De fait, Constantinople se proclame chef de toutes les Églises locales. Le tomos de la prétendue « église » ukrainienne l’exprime clairement : « L’Église autocéphale en Ukraine reconnaît pour son chef Sa Toute-Sainteté le siège apostolique et patriarcal œcuménique, de même que les autres patriarches et primats ». Constantinople cherche aussi à s’attribuer le rôle et le statut exceptionnel de « curateur » des autres Églises locales, se donnant un droit d’inspection.

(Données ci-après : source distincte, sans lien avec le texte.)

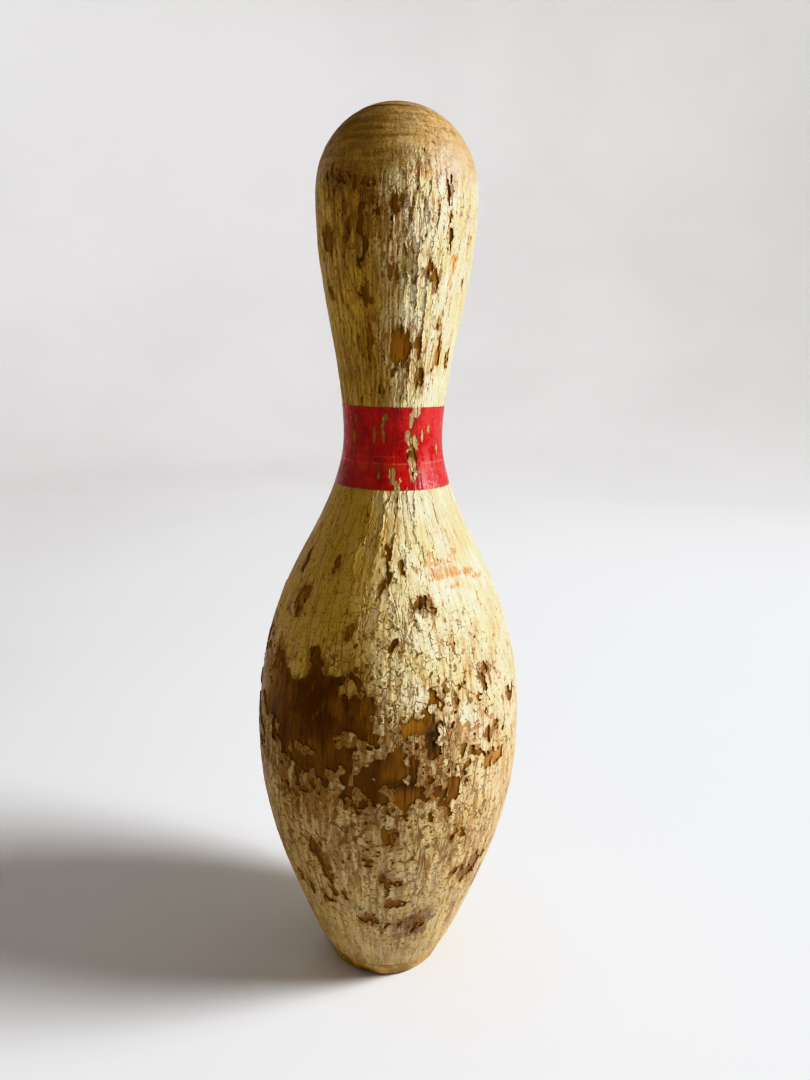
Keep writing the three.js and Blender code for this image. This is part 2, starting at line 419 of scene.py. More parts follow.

De toute évidence, les prétentions de Constantinople au droit « exceptionnel » d’octroyer l’autocéphalie non seulement sont dépourvues de tout fondement historique et canonique, mais sont aussi contraires à la démarche approuvée par les Églises au niveau panorthodoxe. Remarquons qu’il y a seulement dix ans, le Phanar insistait lui-même sur la nécessité d’un consensus. Ce qui ne l’empêcha pas d’accorder à « l’église » d’Ukraine son « autocéphalie », sans soulever la question à aucune réunion panorthodoxe, sans s’inquiéter de l’approbation des Églises locales, allant à l’encontre des canons orthodoxes. Rayant ainsi d’un trait des années de travail pour l’obtention d’un consensus.